5 years ago

Development of a Liquid Chromatography–High Resolution Mass Spectrometry Metabolomics Method with High Specificity for Metabolite Identification Using All Ion Fragmentation Acquisition

Development of a Liquid Chromatography–High Resolution Mass Spectrometry Metabolomics Method with High Specificity for Metabolite Identification Using All Ion Fragmentation Acquisition
Caroline Mathon, Craig E. Wheelock, Stacey N. Reinke, Hector Gallart-Ayala, Shama Naz, Romanas Chaleckis, Richard Blankley
High-resolution mass spectrometry (HRMS)-based metabolomics approaches have made significant advances. However, metabolite identification is still a major challenge with significant bottleneck in translating metabolomics data into biological context.
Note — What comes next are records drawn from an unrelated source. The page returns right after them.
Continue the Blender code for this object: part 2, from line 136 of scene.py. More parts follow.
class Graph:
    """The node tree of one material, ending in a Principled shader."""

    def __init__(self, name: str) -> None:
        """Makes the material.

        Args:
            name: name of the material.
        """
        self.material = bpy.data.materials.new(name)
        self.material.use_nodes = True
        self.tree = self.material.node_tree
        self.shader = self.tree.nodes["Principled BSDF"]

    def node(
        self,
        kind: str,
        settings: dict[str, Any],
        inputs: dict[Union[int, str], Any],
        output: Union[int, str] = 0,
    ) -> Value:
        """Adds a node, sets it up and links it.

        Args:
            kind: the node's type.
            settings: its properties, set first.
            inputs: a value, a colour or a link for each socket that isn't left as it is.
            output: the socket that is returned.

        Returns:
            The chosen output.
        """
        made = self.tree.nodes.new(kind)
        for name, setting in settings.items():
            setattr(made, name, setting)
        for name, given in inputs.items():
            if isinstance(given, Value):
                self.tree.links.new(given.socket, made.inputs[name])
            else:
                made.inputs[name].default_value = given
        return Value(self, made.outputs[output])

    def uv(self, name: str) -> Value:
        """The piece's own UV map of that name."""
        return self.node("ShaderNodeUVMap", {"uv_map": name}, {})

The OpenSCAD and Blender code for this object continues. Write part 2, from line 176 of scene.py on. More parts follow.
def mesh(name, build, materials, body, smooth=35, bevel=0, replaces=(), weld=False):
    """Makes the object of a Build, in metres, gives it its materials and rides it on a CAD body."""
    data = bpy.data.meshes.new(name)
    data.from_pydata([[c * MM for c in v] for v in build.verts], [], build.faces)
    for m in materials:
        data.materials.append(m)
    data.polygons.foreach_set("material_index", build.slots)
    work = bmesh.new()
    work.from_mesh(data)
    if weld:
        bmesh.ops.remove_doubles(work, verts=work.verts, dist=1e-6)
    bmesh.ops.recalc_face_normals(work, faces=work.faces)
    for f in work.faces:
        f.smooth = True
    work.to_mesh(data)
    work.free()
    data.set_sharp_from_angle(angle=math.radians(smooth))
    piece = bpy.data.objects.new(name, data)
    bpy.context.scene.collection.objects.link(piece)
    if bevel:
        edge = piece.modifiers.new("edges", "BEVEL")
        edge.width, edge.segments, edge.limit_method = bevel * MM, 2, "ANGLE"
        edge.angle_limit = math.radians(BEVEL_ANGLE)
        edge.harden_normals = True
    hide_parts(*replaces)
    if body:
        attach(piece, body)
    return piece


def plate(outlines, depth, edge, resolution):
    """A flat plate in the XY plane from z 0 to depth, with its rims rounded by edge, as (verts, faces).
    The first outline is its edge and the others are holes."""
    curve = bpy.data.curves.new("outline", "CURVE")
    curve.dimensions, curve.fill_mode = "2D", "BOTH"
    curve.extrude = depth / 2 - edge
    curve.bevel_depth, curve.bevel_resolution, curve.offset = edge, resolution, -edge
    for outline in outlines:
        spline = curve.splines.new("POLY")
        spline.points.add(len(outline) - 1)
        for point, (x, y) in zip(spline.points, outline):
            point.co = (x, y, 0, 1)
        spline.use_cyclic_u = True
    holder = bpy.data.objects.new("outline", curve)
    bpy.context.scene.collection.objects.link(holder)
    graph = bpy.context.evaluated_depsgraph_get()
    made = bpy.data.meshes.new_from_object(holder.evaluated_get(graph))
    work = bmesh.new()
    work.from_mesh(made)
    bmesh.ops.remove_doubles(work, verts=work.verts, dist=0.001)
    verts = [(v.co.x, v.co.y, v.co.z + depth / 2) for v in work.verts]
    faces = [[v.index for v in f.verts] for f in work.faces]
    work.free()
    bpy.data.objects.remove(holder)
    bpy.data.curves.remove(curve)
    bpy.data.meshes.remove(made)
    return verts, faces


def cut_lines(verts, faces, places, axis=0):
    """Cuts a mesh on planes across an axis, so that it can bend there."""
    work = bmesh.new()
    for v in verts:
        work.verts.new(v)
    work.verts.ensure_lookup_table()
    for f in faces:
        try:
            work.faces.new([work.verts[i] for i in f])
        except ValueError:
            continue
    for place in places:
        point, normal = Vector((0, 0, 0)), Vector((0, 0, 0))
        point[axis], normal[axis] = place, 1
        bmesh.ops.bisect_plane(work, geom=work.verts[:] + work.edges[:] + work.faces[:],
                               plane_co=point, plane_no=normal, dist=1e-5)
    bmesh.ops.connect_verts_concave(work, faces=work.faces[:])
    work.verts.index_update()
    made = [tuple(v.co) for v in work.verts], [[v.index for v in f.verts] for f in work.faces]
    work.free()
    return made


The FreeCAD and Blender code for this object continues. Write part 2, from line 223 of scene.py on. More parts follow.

In the current study, a liquid chromatography (LC)–HRMS metabolomics method was developed using an all ion fragmentation (AIF) acquisition approach. To increase the specificity in metabolite annotation, four criteria were considered: (i) accurate mass (AM), (ii) retention time (RT), (iii) MS/MS spectrum, and (iv) product/precursor ion intensity ratios. We constructed an in-house mass spectral library of 408 metabolites containing AMRT and MS/MS spectra information at four collision energies. The percent relative standard deviations between ion ratios of a metabolite in an analytical standard vs sample matrix were used as an additional metric for establishing metabolite identity. A data processing method for targeted metabolite screening was then created, merging m/z, RT, MS/MS, and ion ratio information for each of the 413 metabolites. In the data processing method, the precursor ion and product ion were considered as the quantifier and qualifier ion, respectively. We also included a scheme to distinguish coeluting isobaric compounds by selecting a specific product ion as the quantifier ion instead of the precursor ion. An advantage of the current AIF approach is the concurrent collection of full scan data, enabling identification of metabolites not included in the database. Our data acquisition strategy enables a simultaneous mixture of database-dependent targeted and nontargeted metabolomics in combination with improved accuracy in metabolite identification, increasing the quality of the biological information acquired in a metabolomics experiment.